The most common hobby-related spending triggers include: feeling like you need the latest and greatest equipment, online shopping when you’re bored, and spending time with people that have the ability to spend more on the same hobby as you do.


These triggers are emotionally charged and can be hard habits to break. One of the most effective ways to change impulsive spending behavior is to follow the one week rule. Force yourself to wait a week to spend money on something you want. 7 days is an almost magical way to separate impulsive want from a rational need. You will be shocked to discover how something you thought you couldn’t live without, will have no control over you just one week later.


Also when it comes to FOMO about social situations, don’t be afraid to simply say no thank you or it’s not a good time for me to take that time away. Your friends may be disappointed, but they’ll get over it, invite them to meet up after the event or trip and tell you all about it.

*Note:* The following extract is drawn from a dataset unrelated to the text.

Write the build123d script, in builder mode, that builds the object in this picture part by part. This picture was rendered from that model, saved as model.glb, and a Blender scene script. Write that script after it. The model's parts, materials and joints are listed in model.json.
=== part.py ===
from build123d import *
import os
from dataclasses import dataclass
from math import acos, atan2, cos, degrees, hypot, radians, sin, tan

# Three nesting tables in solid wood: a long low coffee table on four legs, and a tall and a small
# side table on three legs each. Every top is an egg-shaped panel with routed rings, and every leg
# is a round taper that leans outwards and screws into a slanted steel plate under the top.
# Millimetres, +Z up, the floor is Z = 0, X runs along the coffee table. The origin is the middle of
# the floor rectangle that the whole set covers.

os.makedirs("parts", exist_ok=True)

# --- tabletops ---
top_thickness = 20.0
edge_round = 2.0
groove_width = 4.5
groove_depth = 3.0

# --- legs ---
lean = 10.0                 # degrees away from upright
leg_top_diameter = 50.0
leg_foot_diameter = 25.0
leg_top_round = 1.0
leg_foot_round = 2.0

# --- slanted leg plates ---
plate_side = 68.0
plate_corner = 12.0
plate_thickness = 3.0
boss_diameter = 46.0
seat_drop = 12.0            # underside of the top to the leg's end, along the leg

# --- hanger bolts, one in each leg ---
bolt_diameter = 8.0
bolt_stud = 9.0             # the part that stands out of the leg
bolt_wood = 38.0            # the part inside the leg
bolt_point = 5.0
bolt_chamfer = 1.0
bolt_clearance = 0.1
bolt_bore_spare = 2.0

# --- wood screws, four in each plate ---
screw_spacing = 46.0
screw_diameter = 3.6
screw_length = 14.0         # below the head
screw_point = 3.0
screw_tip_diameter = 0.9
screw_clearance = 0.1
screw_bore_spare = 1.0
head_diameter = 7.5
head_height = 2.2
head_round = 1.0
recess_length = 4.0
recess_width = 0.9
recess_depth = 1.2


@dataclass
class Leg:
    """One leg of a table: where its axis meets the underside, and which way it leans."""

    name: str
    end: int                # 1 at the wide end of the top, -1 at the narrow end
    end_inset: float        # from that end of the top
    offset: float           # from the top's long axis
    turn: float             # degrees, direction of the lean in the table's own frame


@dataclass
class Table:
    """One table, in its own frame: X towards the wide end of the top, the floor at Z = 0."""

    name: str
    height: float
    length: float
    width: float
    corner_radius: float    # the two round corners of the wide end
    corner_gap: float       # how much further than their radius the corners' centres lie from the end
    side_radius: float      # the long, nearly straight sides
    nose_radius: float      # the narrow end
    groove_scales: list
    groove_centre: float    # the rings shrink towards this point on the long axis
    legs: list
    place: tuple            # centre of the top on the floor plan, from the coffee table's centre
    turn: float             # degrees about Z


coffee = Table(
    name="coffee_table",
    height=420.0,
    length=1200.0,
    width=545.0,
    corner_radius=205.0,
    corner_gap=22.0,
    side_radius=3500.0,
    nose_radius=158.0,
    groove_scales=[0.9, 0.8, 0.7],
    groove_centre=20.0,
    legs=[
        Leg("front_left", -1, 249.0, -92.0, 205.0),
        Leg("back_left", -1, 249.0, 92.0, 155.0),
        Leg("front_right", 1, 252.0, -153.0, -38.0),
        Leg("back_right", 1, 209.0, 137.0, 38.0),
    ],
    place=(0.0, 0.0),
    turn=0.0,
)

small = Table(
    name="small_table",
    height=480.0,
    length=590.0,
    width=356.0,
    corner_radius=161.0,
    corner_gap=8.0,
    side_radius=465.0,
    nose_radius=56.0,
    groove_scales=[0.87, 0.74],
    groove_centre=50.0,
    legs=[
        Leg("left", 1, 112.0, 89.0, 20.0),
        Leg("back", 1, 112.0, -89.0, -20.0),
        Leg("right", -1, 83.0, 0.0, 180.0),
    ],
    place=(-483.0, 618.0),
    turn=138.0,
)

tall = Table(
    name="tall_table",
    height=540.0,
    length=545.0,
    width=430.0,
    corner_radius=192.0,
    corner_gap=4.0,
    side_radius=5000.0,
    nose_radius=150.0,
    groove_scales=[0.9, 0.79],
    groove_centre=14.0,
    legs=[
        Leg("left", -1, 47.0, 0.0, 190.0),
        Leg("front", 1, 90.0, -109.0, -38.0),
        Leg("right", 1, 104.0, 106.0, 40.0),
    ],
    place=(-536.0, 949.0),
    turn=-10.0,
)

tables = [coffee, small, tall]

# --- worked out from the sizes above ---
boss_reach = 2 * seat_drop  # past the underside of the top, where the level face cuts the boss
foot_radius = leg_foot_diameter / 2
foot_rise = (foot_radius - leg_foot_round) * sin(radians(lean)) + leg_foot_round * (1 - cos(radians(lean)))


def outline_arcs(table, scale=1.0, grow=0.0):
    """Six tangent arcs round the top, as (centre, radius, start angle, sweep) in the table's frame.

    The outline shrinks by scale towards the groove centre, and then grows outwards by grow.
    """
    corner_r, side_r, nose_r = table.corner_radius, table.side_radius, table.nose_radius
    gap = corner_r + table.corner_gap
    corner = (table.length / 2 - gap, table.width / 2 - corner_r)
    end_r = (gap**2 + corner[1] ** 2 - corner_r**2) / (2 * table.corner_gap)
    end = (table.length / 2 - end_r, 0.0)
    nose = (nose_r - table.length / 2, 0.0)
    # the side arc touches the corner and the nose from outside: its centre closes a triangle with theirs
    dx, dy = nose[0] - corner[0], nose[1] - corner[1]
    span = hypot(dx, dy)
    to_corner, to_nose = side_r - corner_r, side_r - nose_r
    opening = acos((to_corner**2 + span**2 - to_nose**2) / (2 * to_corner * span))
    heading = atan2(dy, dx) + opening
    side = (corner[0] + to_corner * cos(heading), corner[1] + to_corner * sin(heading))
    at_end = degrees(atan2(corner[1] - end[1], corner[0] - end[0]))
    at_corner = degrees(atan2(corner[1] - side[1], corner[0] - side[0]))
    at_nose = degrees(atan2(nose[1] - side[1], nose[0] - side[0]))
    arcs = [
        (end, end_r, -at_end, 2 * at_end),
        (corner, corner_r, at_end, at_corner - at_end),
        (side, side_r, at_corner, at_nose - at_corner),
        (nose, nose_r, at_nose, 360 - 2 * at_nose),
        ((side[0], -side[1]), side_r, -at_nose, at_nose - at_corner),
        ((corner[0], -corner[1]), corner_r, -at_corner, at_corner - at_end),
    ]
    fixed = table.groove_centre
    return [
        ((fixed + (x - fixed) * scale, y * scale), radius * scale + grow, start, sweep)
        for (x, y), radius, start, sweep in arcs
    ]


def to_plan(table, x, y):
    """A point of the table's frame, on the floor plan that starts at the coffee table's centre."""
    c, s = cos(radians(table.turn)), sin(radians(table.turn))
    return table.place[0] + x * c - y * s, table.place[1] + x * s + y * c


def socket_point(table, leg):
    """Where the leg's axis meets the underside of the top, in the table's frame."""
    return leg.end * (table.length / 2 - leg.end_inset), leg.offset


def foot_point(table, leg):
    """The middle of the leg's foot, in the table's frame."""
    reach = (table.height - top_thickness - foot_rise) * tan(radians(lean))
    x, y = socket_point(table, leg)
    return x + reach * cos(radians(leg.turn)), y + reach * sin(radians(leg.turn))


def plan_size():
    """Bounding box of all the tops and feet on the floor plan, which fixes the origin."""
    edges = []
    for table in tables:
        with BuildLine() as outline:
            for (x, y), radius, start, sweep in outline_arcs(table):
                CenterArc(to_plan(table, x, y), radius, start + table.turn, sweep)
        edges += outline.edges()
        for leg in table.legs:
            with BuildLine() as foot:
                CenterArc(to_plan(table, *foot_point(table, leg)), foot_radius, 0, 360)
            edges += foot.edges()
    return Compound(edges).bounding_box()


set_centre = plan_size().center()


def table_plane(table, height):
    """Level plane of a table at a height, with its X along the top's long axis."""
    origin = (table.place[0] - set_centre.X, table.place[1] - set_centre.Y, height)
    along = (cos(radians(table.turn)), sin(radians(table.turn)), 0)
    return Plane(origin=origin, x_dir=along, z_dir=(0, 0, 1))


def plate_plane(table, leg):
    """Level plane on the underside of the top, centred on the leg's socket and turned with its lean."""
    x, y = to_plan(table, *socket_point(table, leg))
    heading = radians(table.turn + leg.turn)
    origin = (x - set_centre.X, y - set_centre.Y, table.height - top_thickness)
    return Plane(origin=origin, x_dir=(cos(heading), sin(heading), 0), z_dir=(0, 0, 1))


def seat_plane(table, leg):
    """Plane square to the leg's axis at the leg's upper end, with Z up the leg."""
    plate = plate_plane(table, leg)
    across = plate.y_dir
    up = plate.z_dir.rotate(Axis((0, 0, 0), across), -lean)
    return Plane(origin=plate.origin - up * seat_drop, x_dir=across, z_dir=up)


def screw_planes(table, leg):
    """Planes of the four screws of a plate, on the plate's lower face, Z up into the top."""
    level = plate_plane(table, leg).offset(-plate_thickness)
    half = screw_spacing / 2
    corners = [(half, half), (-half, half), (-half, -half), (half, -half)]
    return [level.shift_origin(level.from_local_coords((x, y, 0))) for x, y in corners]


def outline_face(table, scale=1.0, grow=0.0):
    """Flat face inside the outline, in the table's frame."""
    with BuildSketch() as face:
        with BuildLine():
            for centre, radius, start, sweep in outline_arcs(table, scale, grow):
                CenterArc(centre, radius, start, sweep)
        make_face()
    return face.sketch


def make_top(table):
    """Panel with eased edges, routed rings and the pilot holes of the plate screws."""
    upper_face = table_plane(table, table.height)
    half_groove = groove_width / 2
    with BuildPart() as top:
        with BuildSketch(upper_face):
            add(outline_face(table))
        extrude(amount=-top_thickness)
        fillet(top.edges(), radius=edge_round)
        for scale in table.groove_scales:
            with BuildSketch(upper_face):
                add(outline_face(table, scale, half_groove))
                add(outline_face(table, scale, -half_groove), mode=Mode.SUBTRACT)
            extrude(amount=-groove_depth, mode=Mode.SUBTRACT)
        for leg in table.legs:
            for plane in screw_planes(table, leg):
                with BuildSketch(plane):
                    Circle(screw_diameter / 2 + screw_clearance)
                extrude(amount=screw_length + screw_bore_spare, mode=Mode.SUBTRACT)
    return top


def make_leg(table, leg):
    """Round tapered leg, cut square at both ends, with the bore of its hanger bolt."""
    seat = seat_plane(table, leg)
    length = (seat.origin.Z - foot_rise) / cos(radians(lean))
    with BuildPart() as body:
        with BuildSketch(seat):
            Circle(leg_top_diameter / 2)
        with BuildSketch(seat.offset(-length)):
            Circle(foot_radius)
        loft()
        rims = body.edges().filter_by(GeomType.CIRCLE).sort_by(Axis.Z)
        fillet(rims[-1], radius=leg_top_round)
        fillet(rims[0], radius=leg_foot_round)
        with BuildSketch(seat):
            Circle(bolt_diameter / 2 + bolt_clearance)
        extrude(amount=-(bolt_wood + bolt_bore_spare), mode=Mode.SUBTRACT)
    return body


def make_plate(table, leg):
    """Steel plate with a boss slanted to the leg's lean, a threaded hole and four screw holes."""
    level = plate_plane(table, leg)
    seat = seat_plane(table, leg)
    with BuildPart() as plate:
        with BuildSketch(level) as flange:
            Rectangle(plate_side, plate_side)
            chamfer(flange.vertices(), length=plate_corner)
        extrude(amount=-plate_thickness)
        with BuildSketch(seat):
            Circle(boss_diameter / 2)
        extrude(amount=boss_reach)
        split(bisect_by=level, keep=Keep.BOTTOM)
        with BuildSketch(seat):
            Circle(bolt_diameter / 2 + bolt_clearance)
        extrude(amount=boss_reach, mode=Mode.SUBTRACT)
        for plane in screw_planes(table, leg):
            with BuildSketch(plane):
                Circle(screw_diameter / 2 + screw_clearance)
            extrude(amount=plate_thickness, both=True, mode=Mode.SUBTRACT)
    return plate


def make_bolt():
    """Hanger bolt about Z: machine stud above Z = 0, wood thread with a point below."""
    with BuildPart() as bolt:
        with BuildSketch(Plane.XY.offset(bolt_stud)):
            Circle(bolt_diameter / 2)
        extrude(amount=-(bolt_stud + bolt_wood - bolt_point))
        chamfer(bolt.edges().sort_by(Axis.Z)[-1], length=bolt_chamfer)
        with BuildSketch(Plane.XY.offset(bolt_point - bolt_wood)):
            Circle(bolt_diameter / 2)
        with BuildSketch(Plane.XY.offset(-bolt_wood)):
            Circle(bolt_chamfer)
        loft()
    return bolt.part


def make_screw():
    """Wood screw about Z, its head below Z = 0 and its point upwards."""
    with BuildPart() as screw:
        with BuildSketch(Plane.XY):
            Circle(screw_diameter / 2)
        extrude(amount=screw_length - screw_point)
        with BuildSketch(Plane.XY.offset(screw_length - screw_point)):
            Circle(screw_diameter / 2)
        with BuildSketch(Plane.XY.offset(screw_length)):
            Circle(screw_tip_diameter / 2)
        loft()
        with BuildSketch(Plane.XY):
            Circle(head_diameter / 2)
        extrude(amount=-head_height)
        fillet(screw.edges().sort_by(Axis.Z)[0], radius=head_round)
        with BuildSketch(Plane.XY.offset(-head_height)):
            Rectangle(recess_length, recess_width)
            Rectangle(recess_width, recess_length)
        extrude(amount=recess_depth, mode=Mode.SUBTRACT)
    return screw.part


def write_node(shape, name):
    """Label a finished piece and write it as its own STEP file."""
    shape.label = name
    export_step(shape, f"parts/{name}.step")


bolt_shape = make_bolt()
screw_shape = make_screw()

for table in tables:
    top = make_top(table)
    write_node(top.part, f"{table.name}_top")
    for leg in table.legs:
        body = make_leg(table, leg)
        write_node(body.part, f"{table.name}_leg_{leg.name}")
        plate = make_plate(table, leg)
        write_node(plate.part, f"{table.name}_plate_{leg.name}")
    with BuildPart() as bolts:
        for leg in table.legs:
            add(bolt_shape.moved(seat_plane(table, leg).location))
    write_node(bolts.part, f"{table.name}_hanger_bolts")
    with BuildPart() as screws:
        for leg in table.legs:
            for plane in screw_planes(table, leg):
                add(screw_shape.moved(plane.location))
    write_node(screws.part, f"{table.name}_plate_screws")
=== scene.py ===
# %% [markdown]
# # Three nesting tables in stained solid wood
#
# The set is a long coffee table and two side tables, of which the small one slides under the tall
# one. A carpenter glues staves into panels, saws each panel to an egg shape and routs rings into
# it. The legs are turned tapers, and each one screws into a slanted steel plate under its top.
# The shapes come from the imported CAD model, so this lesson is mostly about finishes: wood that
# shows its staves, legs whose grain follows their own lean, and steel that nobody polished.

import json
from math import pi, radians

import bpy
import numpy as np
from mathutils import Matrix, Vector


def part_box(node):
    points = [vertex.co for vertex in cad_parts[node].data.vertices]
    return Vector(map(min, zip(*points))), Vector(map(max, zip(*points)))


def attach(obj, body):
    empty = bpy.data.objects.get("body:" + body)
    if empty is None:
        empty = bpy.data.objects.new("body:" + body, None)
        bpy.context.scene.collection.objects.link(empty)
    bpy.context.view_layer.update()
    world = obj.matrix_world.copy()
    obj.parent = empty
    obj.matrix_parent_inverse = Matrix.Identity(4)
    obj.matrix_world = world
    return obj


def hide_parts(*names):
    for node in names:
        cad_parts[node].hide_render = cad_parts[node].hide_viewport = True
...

6. Remember Hobbies Don’t Get Cheaper.

When budgeting, plan to spend more at first for most hobbies. Especially if you’re just starting out. And don’t forget the costs of travel. But, don’t think your budget will decrease significantly once you get your first round of equipment like a pottery spinning wheel, or a backpack and tent. Almost all hobbyists are both compulsive and impulsive about buying new equipment to improve performance. Just ask anyone who golfs, collects stamps, enters BBQ competitions, or builds RC cars. Don’t kid yourself when it comes to the realities of upfront costs – and ongoing costs. As your passion grows, so will your expenses.


Bottom Line

Before you start investing in a hobby, have an honest word with yourself about your overall financial situation, your monthly budget, and your long-term financial goals. If all that’s in good shape, then, follow the guidance outlined in this article, and go for it. There’s no reason you can’t find room in your budget for the hobbies and passions you love.